I never really mentioned the debating tournament I have to organize for Saturday, my skyrocketing workload or the fact that I have to spend about six or seven hours a week organizing the liturgical music for my hall before, mostly because I don’t like whinging and do my damndest to refrain from it, but this week I think the proverbial shit just hit the proverbial fan.

But! I am far less stressed than I should be, mostly due to frivolous shopping, decadent meals (Busaba Eathai lunch with Ken, dinner at Mash for Gareth’s 21st birthday), and a Mercury Rev gig tonight – these diversions (oh, mustn’t forget Bailey’s doubles) have done a remarkably good job of persuading me that I still have a life, and therefore I remain reasonably smiley, albeit occasionally wild-eyed and muttery.

And! Once tomorrow is over Reading Week starts, and I will magically combine some solid academic catching-up with more frivolous shopping, hopefully The Homecoming, hopefully The Man Who Wasn’t There, hopefully Amsterdam, and it will be one of the first times in my life I’ve actually deserved a bloody good break.

Operation Get-Michelle-Out-Of-The-House: Initial Success

But then I got lazy.

Thursday’s usual crapness was substantially mitigated by a night pilgrimage to Cargo with Esther for Xen bliss. Lots of fun discovering the joys of frozen melon schnapps shots (topped with Bailey’s), two successive gorgings on fries gloriously slopped with ketchup and mayo, and the sonic smorgasboard that is the Ninja Tune sound unfolding around us all the time. Satisfyingly vigorous stints of probably the most uninhibited dancing I’ve done for a while. An atmosphere I hadn’t felt for ages – that the people on the dancefloor were there simply because they loved the music and wanted to dance to it. Not to look beautiful, not to pull, not to be able to say they’d been to the latest trendy Shoreditch bar. I liked that.

Thursday’s exertions necessitated a restful Friday night, so the highlight of an extremely quiet night in an eerily deserted hall was laughing maniacally to the South Park Thanksgiving pageant episode with Zad and Tay, although watching Zad and Tay chortle and fall off chairs was almost funnier than what was on the screen.

The most fun I had on Saturday was doing the Big Issue crossword (party on, Michelle), which really does sound rather pathetic, especially since we somehow just couldn’t manage to figure out “Producer of natural foods” (available letters *A*R*M**) and eventually scrawled FAARRMER.

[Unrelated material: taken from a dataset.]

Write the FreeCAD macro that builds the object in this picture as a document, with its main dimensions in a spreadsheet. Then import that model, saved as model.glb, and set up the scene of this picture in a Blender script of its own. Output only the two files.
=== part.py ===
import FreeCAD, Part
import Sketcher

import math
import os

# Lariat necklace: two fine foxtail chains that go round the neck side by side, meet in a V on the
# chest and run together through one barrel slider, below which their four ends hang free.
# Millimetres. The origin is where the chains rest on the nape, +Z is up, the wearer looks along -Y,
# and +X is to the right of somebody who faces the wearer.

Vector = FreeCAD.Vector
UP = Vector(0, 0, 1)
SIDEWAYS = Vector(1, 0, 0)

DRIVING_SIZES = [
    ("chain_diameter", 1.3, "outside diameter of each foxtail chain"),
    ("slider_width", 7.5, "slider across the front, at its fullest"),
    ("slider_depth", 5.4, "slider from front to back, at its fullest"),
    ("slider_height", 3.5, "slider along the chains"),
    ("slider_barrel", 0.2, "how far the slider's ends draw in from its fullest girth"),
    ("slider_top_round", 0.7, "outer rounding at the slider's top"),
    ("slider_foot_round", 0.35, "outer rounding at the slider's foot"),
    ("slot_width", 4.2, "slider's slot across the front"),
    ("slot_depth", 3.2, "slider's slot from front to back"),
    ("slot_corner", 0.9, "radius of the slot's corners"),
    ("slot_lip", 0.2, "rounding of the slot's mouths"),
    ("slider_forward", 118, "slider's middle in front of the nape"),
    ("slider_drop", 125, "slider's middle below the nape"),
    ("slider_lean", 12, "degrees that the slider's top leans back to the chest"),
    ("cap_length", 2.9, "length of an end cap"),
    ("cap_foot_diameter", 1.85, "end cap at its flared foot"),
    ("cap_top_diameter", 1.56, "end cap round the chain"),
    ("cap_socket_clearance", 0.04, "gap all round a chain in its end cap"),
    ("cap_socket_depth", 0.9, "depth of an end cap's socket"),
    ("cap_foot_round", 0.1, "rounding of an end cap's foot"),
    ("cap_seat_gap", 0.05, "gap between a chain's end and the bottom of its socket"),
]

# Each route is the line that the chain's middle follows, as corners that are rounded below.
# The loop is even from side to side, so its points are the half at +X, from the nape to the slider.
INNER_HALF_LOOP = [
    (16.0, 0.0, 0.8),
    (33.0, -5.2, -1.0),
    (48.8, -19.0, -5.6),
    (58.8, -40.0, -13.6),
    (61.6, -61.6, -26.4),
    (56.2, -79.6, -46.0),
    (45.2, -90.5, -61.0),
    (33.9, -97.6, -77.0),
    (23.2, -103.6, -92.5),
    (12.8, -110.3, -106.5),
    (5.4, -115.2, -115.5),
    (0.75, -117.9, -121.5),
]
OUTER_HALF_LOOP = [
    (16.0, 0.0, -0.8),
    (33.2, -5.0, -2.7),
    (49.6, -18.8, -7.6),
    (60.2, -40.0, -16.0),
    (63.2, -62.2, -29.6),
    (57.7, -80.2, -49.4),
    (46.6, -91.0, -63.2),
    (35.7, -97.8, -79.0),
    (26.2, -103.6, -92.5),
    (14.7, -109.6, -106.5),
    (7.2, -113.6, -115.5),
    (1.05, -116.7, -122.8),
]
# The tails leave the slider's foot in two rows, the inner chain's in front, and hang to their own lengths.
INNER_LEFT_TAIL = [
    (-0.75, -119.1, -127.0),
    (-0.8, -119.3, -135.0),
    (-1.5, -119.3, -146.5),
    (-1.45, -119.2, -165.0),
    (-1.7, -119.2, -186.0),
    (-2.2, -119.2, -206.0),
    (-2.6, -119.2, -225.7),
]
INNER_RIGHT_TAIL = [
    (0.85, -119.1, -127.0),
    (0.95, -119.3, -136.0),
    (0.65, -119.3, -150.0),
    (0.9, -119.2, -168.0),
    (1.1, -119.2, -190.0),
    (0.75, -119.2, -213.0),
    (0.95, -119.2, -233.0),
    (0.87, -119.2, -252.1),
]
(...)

I think I still need to get out more.

Lots of things appeal. Surrealism at the Tate Modern, The Homecoming, The Man Who Wasn’t There, long sprawling walks around London (which I haven’t done for a while, and rather miss), and of course there’s always frivolous shopping. Also, I suddenly feel like Barcelona or Berlin. Possibilities, possibilities…

Sholipshishism With Seamus

As is often the case when work and various other things start encroaching on my usually satisfactory sense of mental stability and general well-being, I’ve been feeling an ever-increasing compulsion to do anything but everything I should be doing.

Hence: tendencies towards extreme offensiveness at debating committee meetings (this would involve interrupting the President’s incessant whinging and acute martyrdom complex by shouting “Well, BOO HOO!”, and then collapsing in helpless cackles), rather too much time and money spent at the hall bar drinking dodgy £1 vodka alcopops, and a general longing to just get out of the hall, the law library, the debating chamber, the entire UCL locale altogether.

Except that most of the time my inertia and disorganization means I end up retreating to my room and music and books, which are all far cheaper forms of escapism than the alternatives that come to mind, but this tends to steep me in solipsism after a while, which I don’t like.

[Speaking of solipsism (or perhaps not, because I don’t think the poem is entirely solipsistic, but it did somehow get associatively recalled by my use of that word) please read Personal Helicon (Seamus Heaney) because I just love it.]

[You could also do with reading Anahorish and Death Of A Naturalist, and pretty much everything else he’s ever written, while you’re about it.]

[You could also buy me Opened Ground: Poems 1966-1996, if you’re feeling generous.]

[Or you could buy it for yourself, which would admittedly make me less happy than the above option, but would nevertheless make me quite happy, all the same.]

Where was I? Oh yes – solipsism. :)

Working Lunch

Epic fusion lunch with Mark on Monday involved leftover claypot rice with lap cheong (Chinese sausage; Mark popped some in his mouth and asked what was in it, I said probably dog, Mark spluttered a bit), fusilli with pesto, chicken kievs, cherry tomatoes, and mouldy bread.

Other features of lunch included surprisingly efficient planning of Tuesday’s debate workshop, managed far more successfully than all our previous attempts at planning sessions because at those we always end up wallowing in mad gossip and agonizing over respective affairs of the heart – today we were in the dining room and didn’t have the requisite privacy.

We also tried formulating a cunning plan to discourage a girl who’s after him and needs to know she’s barking up the wrong tree (so to speak). One possibility was that I call him a “fucking faggot” in front of her. The problem with this, of course, is that it calls for careful planning and judicious implementation, because otherwise I might end up just looking really, really mean. His solution to this: “Oh, just say you’re post-menopausal…pre-menstrual…oh, whatever, female bits, you know…”

Oh, Mark. I may have spent most of two hours last night shouting “All men are bastards/fuckwits/arseholes!” (with a long-suffering but highly entertained Avril), but not you, never you.